-- START --

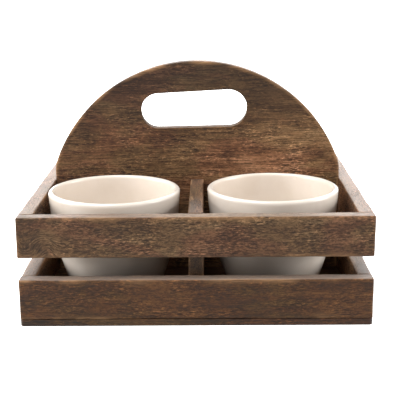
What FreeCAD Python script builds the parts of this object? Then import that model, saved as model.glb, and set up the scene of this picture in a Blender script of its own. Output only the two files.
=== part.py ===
"""Four-bowl serving caddy: a slatted wooden crate crossed by an arched handle board and a divider.

The frame: millimetres, +Z up, the origin on the floor under the middle of the crate. The handle board
stands along X, and the divider runs along Y. The base panel lies under two tiers of rails. Every size
is in the sheet named Sizes, and everything that fits something else reads the same cells.
"""

import FreeCAD
import Part
import os
import Sketcher

SIZES = [
    # the crate
    ("overall_width", 280.0),
    ("overall_depth", 280.0),
    ("board_thickness", 12.0),
    ("rail_height", 33.0),
    ("slat_gap", 18.0),
    ("base_thickness", 5.5),
    ("edge_round", 1.2),
    ("corner_round", 2.0),
    ("base_corner_round", 3.0),
    ("base_edge_round", 0.5),
    # the handle board, its arch and its grip hole
    ("shoulder_height", 13.5),
    ("arch_rise", 92.8),
    ("shoulder_round", 25.0),
    ("grip_below_top", 43.0),
    ("grip_offset", -2.8),
    ("grip_centre_distance", 62.4),
    ("grip_left_radius", 15.6),
    ("grip_right_radius", 16.6),
    ("grip_tilt", 1.9),
    ("lap_height", 42.0),
    # the dowels in the butt joints
    ("dowel_diameter", 5.0),
    ("dowel_length", 20.0),
    ("dowel_chamfer", 0.6),
    ("dowel_pitch", 16.0),
    ("dowel_face_depth", 8.0),
    ("dowel_relief", 1.0),
    # the screws under the base
    ("screw_length", 16.0),
    ("screw_shank_diameter", 3.0),
    ("screw_head_diameter", 5.6),
    ("screw_point_length", 3.0),
    ("screw_recess_span", 3.0),
    ("screw_recess_width", 0.8),
    ("screw_recess_depth", 1.1),
    ("screw_end_distance", 50.0),
    # the bowls
    ("bowl_clearance", 5.5),
    ("bowl_height", 90.5),
    ("bowl_foot_diameter", 72.0),
    ("bowl_wall", 4.6),
    ("bowl_lip_crown", 2.0),
    ("bowl_floor", 6.0),
    ("bowl_bulge", 3.8),
    ("bowl_floor_round", 7.0),
    ("foot_ring_width", 4.5),
    ("foot_recess", 1.5),
    ("foot_round", 0.8),
    # how far each bowl sits off its cell's middle, as a share of its clearance
    ("front_left_across", -0.38),
    ("front_left_along", -0.45),
    ("front_right_across", -0.47),
    ("front_right_along", 0.44),
    ("back_left_across", 0.20),
    ("back_left_along", 0.35),
    ("back_right_across", 0.25),
    ("back_right_along", -0.30),
]

ORIGIN_POINT = (-1, 1)
HORIZONTAL_AXIS = -1
VERTICAL_AXIS = -2

doc = FreeCAD.newDocument("serving_caddy")
sheet = doc.addObject("Spreadsheet::Sheet", "Sizes")
for row, (alias, value) in enumerate(SIZES, start=1):
    sheet.set(f"A{row}", alias)
    sheet.set(f"B{row}", str(value))
    sheet.setAlias(f"B{row}", alias)
doc.recompute()

# Expressions that more than one piece reads.
WIDTH = "Sizes.overall_width"
DEPTH = "Sizes.overall_depth"
BOARD = "Sizes.board_thickness"
RAIL = "Sizes.rail_height"
BASE = "Sizes.base_thickness"
INNER_WIDTH = f"({WIDTH} - 2 * {BOARD})"
INNER_DEPTH = f"({DEPTH} - 2 * {BOARD})"
CELL_WIDTH = f"(({INNER_WIDTH} - {BOARD}) / 2)"
CELL_DEPTH = f"(({INNER_DEPTH} - {BOARD}) / 2)"
CRATE_HEIGHT = f"(2 * {RAIL} + Sizes.slat_gap)"
LOWER_MIDDLE = f"({BASE} + {RAIL} / 2)"
UPPER_MIDDLE = f"({BASE} + 1.5 * {RAIL} + Sizes.slat_gap)"
TIERS = {"lower": LOWER_MIDDLE, "upper": UPPER_MIDDLE}
BOWL_RADIUS = f"(min({CELL_WIDTH}; {CELL_DEPTH}) / 2 - Sizes.bowl_clearance)"
DOWEL_RADIUS = "(Sizes.dowel_diameter / 2)"
DOWEL_END_DEPTH = "(Sizes.dowel_length - Sizes.dowel_face_depth + Sizes.dowel_relief)"
SHANK_RADIUS = "(Sizes.screw_shank_diameter / 2)"
SCREW_HEAD_HEIGHT = "((Sizes.screw_head_diameter - Sizes.screw_shank_diameter) / 2)"
PILOT_DEPTH = f"(Sizes.screw_length - {BASE} + Sizes.dowel_relief)"


def number(expression):
    """The value of an expression over the sheet's cells."""
    return float(sheet.evalExpression(expression.replace("Sizes.", "")))


def plane(body, role):
    return next(part for part in body.Origin.OriginFeatures if part.Role == role)


def new_body(label):
    body = doc.addObject("PartDesign::Body", label)
    body.Label = label
    return body


def new_sketch(body, name, role, offset=None):
    """A sketch on one of the body's own origin planes, moved along the plane's normal by offset."""
    sketch = body.newObject("Sketcher::SketchObject", name)
    sketch.AttachmentSupport = [(plane(body, role), "")]
    sketch.MapMode = "FlatFace"
    if offset is not None:
        sketch.setExpression("AttachmentOffset.Base.z", offset)
    return sketch


def bind(sketch, kind, *what, to):
    """A dimension whose value is the expression to."""
    index = sketch.addConstraint(Sketcher.Constraint(kind, *what, number(to)))
    sketch.setExpression(f"Constraints[{index}]", to)


def place_point(sketch, element, point, x, y):
    """Ties a point of the sketch to the origin by the expressions x and y."""
    for kind, axis, value in (("DistanceX", VERTICAL_AXIS, x), ("DistanceY", HORIZONTAL_AXIS, y)):
        if value == "0":
            sketch.addConstraint(Sketcher.Constraint("PointOnObject", element, point, axis))
        else:
            bind(sketch, kind, *ORIGIN_POINT, element, point, to=value)


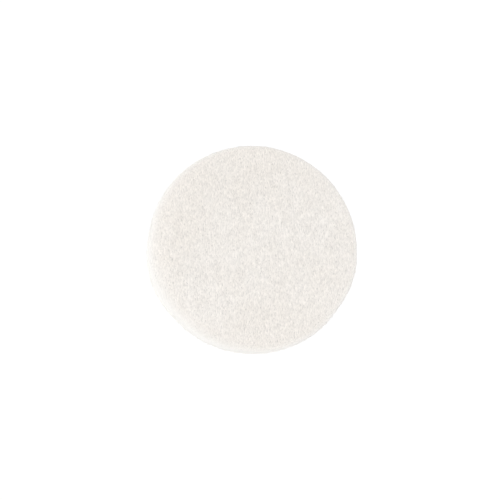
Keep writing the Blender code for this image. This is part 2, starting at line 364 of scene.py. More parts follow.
class Nodes:
    """A short way to write a node tree. An input is given a value, or a socket to link it to.

    An input goes by its name, with an underscore for a space in add, or by its place as a digit string.
    """

    def __init__(self, tree):
        self.tree = tree
        tree.nodes.clear()

    def add(self, kind, settings=None, **inputs):
        node = self.tree.nodes.new(kind)
        for key, value in (settings or {}).items():
            setattr(node, key, value)
        for key, value in inputs.items():
            self.feed(node, key.replace("_", " "), value)
        return node

    def feed(self, node, key, value):
        socket = node.inputs[int(key)] if key.isdigit() else node.inputs[key]
        if isinstance(value, bpy.types.NodeSocket):
            self.tree.links.new(value, socket)
        else:
            socket.default_value = value


def new_material(name):
    material = bpy.data.materials.new(name)
    material.use_nodes = True
    return material, Nodes(material.node_tree)


def principled(n, **inputs):
    """Ends a material's tree with a Principled BSDF that has these inputs."""
    shader = n.add("ShaderNodeBsdfPrincipled", **inputs)
    n.add("ShaderNodeOutputMaterial", Surface=shader.outputs["BSDF"])


def scaled_coords(n, scale=1.0):
    """Object coordinates times scale, which is per metre: one number, or one each along x, y and z."""
    per_axis = scale if isinstance(scale, tuple) else (scale, scale, scale)
    coords = n.add("ShaderNodeTexCoord").outputs["Object"]
    return n.add("ShaderNodeMapping", Scale=per_axis, Vector=coords).outputs["Vector"]


def noise_value(n, scale, detail=2.0, roughness=0.5, distortion=0.0):
    """Noise from 0 to 1, with scale cells per metre: one number, or one each along x, y and z."""
    tex = n.add("ShaderNodeTexNoise", Vector=scaled_coords(n, scale), Scale=1.0, Detail=detail,
                Roughness=roughness, Distortion=distortion)
    return tex.outputs["Fac"]


def remap(n, value, low, high, to_low, to_high):
    """A value from low to high, stretched to run from to_low to to_high, and held at the ends."""
    node = n.add("ShaderNodeMapRange", Value=value, From_Min=low, From_Max=high,
                 To_Min=to_low, To_Max=to_high)
    return node.outputs["Result"]


def math_node(n, operation, a, b=0.0):
    node = n.add("ShaderNodeMath", {"operation": operation})
    n.feed(node, "0", a)
    n.feed(node, "1", b)
    return node.outputs["Value"]


def mix_colour(n, factor, a, b, blend="MIX"):
    node = n.add("ShaderNodeMix", {"data_type": "RGBA", "blend_type": blend})
    n.feed(node, "0", factor)
    n.feed(node, "6", a)
    n.feed(node, "7", b)
    return node.outputs[2]


def mixed(n, factor, a, b):
    node = n.add("ShaderNodeMix", {"data_type": "FLOAT"})
    n.feed(node, "0", factor)
    n.feed(node, "2", a)
    n.feed(node, "3", b)
    return node.outputs[0]


def by_camera(n, lit, seen):
    """What lights the scene, and what the camera sees in its place."""
    node = n.add("ShaderNodeMixShader")
    n.feed(node, "0", n.add("ShaderNodeLightPath").outputs["Is Camera Ray"])
    n.feed(node, "1", lit)
    n.feed(node, "2", seen)
    return node.outputs["Shader"]


def face_share(n):
    """1 on the napped face, and a small share behind the shoulder, where the felt is ground smooth."""
    split = n.add("ShaderNodeSeparateXYZ", Vector=scaled_coords(n))
    near, far = (FELT_FRONT_Y + depth for depth in NAP_DEPTH)
    return remap(n, split.outputs["Y"], near, far, 1.0, TONE_SIDE_SHARE)


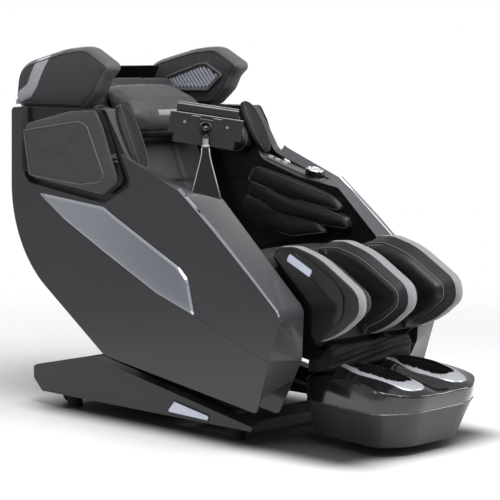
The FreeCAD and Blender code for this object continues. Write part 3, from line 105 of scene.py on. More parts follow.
class Finish:
    """A surface finish: a Principled shader and the nodes that feed it."""

    def __init__(self, name, colour, roughness, metallic=0.0, specular=0.5, coat=0.0, coat_roughness=0.05,
                 sheen=0.0):
        self.material = bpy.data.materials.new(name)
        self.material.use_nodes = True
        self.tree = self.material.node_tree
        self.surface = self.tree.nodes["Principled BSDF"]
        for socket, value in (("Base Color", colour), ("Roughness", roughness), ("Metallic", metallic),
                              ("Specular IOR Level", specular), ("Coat Weight", coat),
                              ("Coat Roughness", coat_roughness), ("Sheen Weight", sheen)):
            self.surface.inputs[socket].default_value = value
        self.place = self.node("ShaderNodeTexCoord", out="Object")

    def node(self, kind, settings=None, *values, out=0, **named):
        made = self.tree.nodes.new(kind)
        for key, value in (settings or {}).items():
            setattr(made, key, value)
        for key, value in [*enumerate(values), *named.items()]:
            self.feed(made.inputs[key], value)
        return Shade(self, made.outputs[out])

    def feed(self, socket, value):
        if isinstance(value, Shade):
            self.tree.links.new(value.socket, socket)
        else:
            socket.default_value = value

    def wears(self, socket, value):
        self.feed(self.surface.inputs[socket], value)

    def noise(self, scale, detail=2.0):
        return self.node("ShaderNodeTexNoise", None, Vector=self.place, Scale=scale, Detail=detail)

    def cells(self, scale, feature="F1"):
        return self.node("ShaderNodeTexVoronoi", {"feature": feature}, Vector=self.place, Scale=scale)

    def axis(self, index):
        return self.node("ShaderNodeSeparateXYZ", None, self.place, out=index)

    def step(self, value, low, high):
        """0 below low, 1 above high, and smooth between."""
        return self.node("ShaderNodeMapRange", {"interpolation_type": "SMOOTHSTEP"}, value, low, high,
                         0.0, 1.0)

    def blend(self, factor, first, second):
        mix = self.tree.nodes.new("ShaderNodeMix")
        mix.data_type = "RGBA"
        for index, value in ((0, factor), (6, first), (7, second)):
            self.feed(mix.inputs[index], value)
        return Shade(self, mix.outputs[2])

    def relief(self, height, distance, strength=1.0, under=None):
        bump = self.node("ShaderNodeBump", None, Strength=strength, Distance=distance, Height=height)
        if under is not None:
            self.tree.links.new(under.socket, bump.socket.node.inputs["Normal"])
        self.wears("Normal", bump)
        return bump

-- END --

[DIRECTION] Retype, exactly and in full, the lines above from the one containing "The FreeCAD and" through the one containing "return Shade(self, made.outputs[out])".

[OUTPUT OF THE TASK]
The FreeCAD and Blender code for this object continues. Write part 3, from line 105 of scene.py on. More parts follow.
class Finish:
    """A surface finish: a Principled shader and the nodes that feed it."""

    def __init__(self, name, colour, roughness, metallic=0.0, specular=0.5, coat=0.0, coat_roughness=0.05,
                 sheen=0.0):
        self.material = bpy.data.materials.new(name)
        self.material.use_nodes = True
        self.tree = self.material.node_tree
        self.surface = self.tree.nodes["Principled BSDF"]
        for socket, value in (("Base Color", colour), ("Roughness", roughness), ("Metallic", metallic),
                              ("Specular IOR Level", specular), ("Coat Weight", coat),
                              ("Coat Roughness", coat_roughness), ("Sheen Weight", sheen)):
            self.surface.inputs[socket].default_value = value
        self.place = self.node("ShaderNodeTexCoord", out="Object")

    def node(self, kind, settings=None, *values, out=0, **named):
        made = self.tree.nodes.new(kind)
        for key, value in (settings or {}).items():
            setattr(made, key, value)
        for key, value in [*enumerate(values), *named.items()]:
            self.feed(made.inputs[key], value)
        return Shade(self, made.outputs[out])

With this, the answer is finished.